Begin with the line containing "Continue the FreeCAD" and end with the line containing "colours += (tint"; set down that block verbatim and nothing else.

> [INFORMATION GIVEN]
□ □ □ □ □ □ □
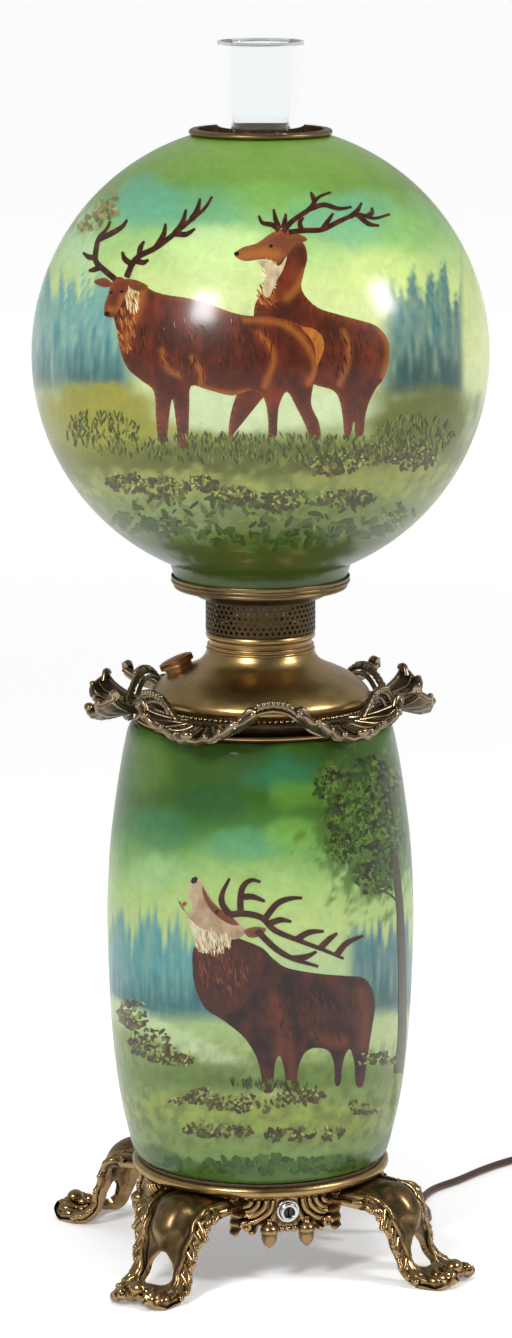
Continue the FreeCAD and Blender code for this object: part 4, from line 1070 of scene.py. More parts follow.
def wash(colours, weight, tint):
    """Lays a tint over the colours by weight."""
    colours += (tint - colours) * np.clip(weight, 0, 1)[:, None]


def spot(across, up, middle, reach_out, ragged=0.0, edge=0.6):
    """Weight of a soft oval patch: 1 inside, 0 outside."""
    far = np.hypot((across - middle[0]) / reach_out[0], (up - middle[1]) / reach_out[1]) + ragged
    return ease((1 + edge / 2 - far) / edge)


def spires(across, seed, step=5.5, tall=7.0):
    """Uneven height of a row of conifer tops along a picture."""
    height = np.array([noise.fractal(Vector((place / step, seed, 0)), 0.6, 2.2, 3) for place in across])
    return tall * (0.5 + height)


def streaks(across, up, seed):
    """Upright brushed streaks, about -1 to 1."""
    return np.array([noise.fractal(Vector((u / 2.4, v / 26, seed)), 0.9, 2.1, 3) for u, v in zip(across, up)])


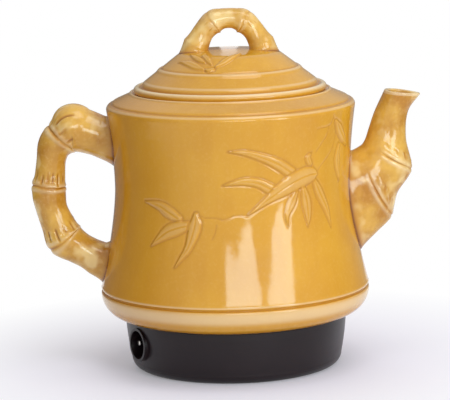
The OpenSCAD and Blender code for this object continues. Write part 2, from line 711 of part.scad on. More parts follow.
□ □ □ □ □ □ □
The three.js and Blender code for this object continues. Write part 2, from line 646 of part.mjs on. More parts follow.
□ □ □ □ □ □ □
> [FULL OUTPUT]
Continue the FreeCAD and Blender code for this object: part 4, from line 1070 of scene.py. More parts follow.
def wash(colours, weight, tint):
    """Lays a tint over the colours by weight."""
    colours += (tint - colours) * np.clip(weight, 0, 1)[:, None]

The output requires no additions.